Posted by Stephen Dill on December 23, 2007

The idea for this forum has been a long time in coming. It began with an observation from the spouse of a preschool director. After hearing so many stories of what some parents called parenting, the following goal was penned in a journal: “to teach people to parent as well as we teach them to give birth.”

That spark began to smolder when I learned that 75% of our town’s budget belonged to the School Department. Nothing against our School Department, a similar number was everywhere I looked. At that point I began asking educators my question, “If you could start over, what would it look like?” and took note of the reactions. No one dismissed the question, and no one had a ready answer. After an appropriate pause I would run my idea of a new public education by them and again, no one shut me down. As with most concepts, the challenges appeared in everyone’s mind long before the solutions, so most conversations never progressed to tangible benefit. I knew I needed a different scenario. But not being known to the world of education theorists and visionaries, at best I could assemble two or three – not enough to yield the weight and momentum I know such change will need behind it to get the flywheel moving. The idea of a blog only recently dawned on me.
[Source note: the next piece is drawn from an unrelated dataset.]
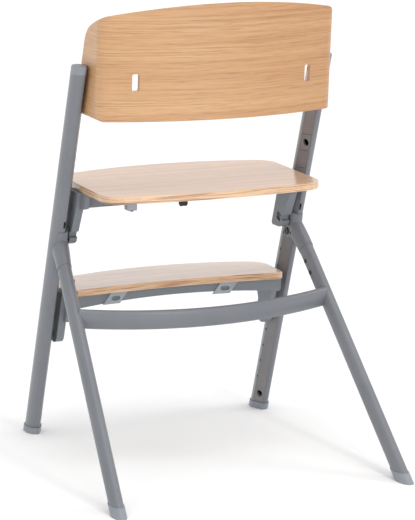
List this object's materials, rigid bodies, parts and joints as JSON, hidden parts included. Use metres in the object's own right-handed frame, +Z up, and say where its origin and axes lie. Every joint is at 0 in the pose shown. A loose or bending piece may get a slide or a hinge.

Invitations are being extended to those who have established their expertise in public education strategy. The structure of the site will evolve to address the needs of those who want to contribute. For now, let us begin with answers to the primary question: if you could start a new public education system from square one – with no preconceived ideas of what it used to look like, what it has to conform to, even what its metrics of success are – what would it look like?